We also need to continue developing innovative new technologies which we are going to need three or four decades from now.

Several Green Week sessions will look at these issues, including a conference on road transport technologies in which my colleague Jacques Barrot, Commissioner for Transport, will be taking part.

Fourth, emissions trading and the other market mechanisms set up under the Kyoto Protocol should remain part of any future climate regime.

They are essential for limiting the costs of action. Evaluating our own Emissions Trading Scheme after six months with a view to how it might be developed in the future will be the focus of a full-day conference.

The Green Week programme will also look at a range of other aspects of climate change, from how broadcasters cover the climate change ‘story’ to how far nature will be able to adapt to rising temperatures, and from boosting renewable energy sources to creating effective teaching aids on climate change for children.

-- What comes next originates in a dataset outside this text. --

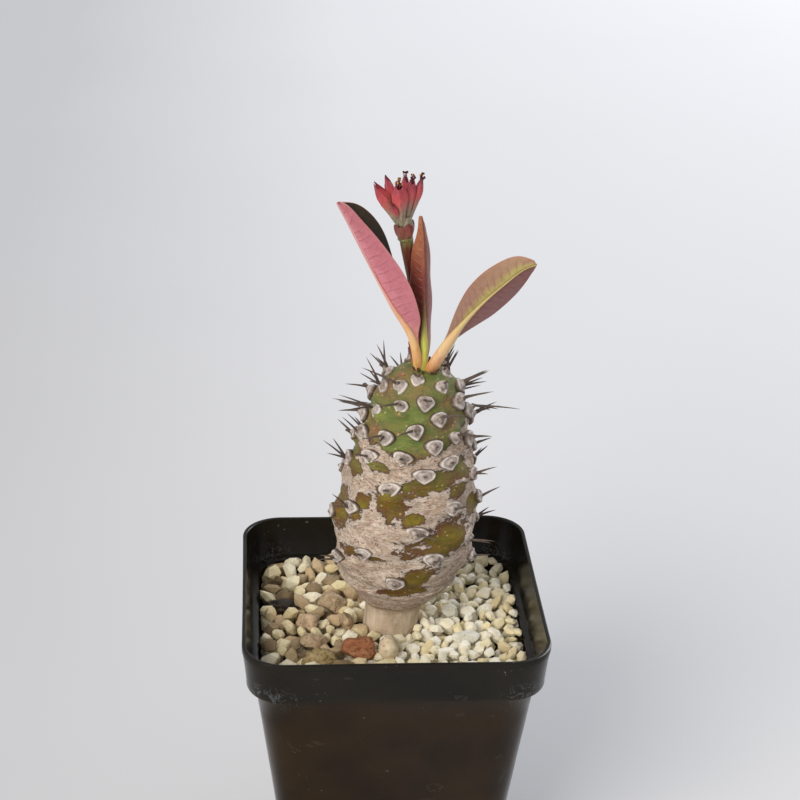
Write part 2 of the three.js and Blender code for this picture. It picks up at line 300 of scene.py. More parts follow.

Children will take centre-stage when we award the prizes for the best drawings, paintings and video films on climate change that have been entered in our Green Week schools competition.

With Green Week attracting some 4,000 participants, we have always attached great importance to minimising the event’s own environmental impacts.

I am pleased to say that we will be going a step further this year. We want to make Green Week ‘climate neutral’ so that it does not exacerbate the very problem at the centre of our discussions.

By investing in suitable projects, for example renewable energy schemes, we intend to neutralise or ‘offset’ the emissions generated by Green Week itself – for instance, from heating, cooling, lighting, food and travel by speakers and other invited guests.

We are also inviting all other participants to offset their own emissions voluntarily. Various ways of doing this will be on offer at Green Week by companies and associations active in carbon offsets.

In this way, we aim to make Green Week truly green.

I hope many of you will be able to attend what promises to be a very stimulating and constructive event that will help shape our own thinking for the future, and I look forward to welcoming you there."